Que o pai biológico de Luciane se responsabilize ou seja responsabilizado pelo sustento
material da filha ninguém discute. Mas não é possível obrigá-lo a ocupar a função paterna
no sentido mais amplo e subjetivo. Não há como obrigar ninguém a ser pai ou mãe no sentido
pleno. Se o Superior Tribunal de Justiça acredita ter esse poder e que, para exercê-lo, bastaria
obrigar um pai a pagar um valor em dinheiro, está completamente equivocado.

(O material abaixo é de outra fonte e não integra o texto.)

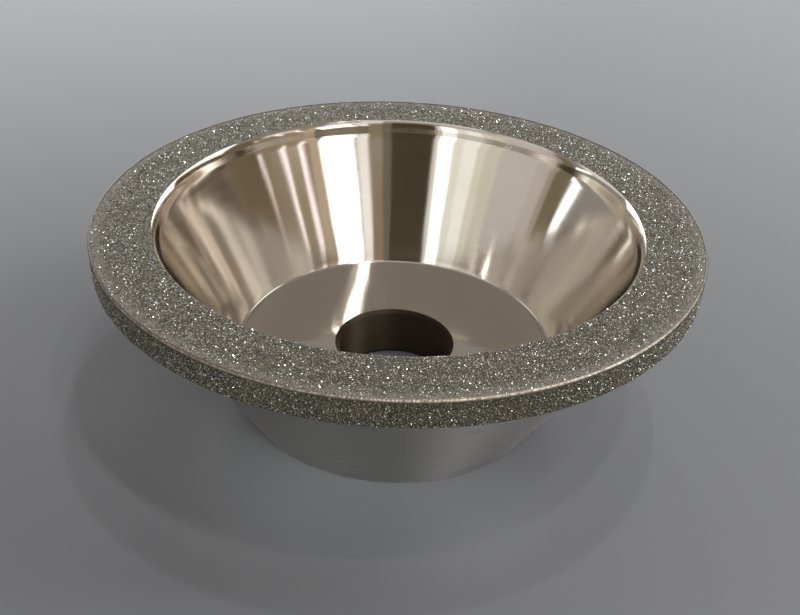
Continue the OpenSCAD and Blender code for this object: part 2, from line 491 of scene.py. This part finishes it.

Todos nós temos de lidar com o que consideramos ausência ou falta de afeto, em várias
medidas ao longo da vida. Faz parte da complexidade das relações humanas. E faz parte do
humano do nosso tempo acreditar que nunca se é amado o suficiente — não só pelos pais,
mas pelos filhos, pelos namorados, pelos maridos e pelas esposas, pelos amigos, pelo mundo
inteiro.
Temos de lidar com as faltas inerentes a qualquer vida da melhor forma que conseguirmos
— e lidar com isso significa crescer. E crescer significa parar de choramingar e seguir adiante.
Acho grave que a Justiça considere legítimo cristalizar essa mulher adulta no lugar de vítima
e de menina abandonada. E congelar esse homem no lugar de pai ausente e de algoz. A vida
é mais complicada que isso. E um juiz tem o dever de compreender isso. As implicações
públicas da sentença do STJ, na minha opinião uma decisão desvairada, ecoarão na vida de
todos nós.
Em entrevista à rádio CBN, a ministra Nancy Andrighi afirmou que a decisão do STJ “analisa
os sentimentos das pessoas”. Se analisa, ministra, errou. Não cabe ao STJ ou a qualquer
tribunal analisar “sentimentos” e desferir punições pela ausência ou excesso de
“sentimentos”. Isso colocaria os juízes em lugar bastante indevido.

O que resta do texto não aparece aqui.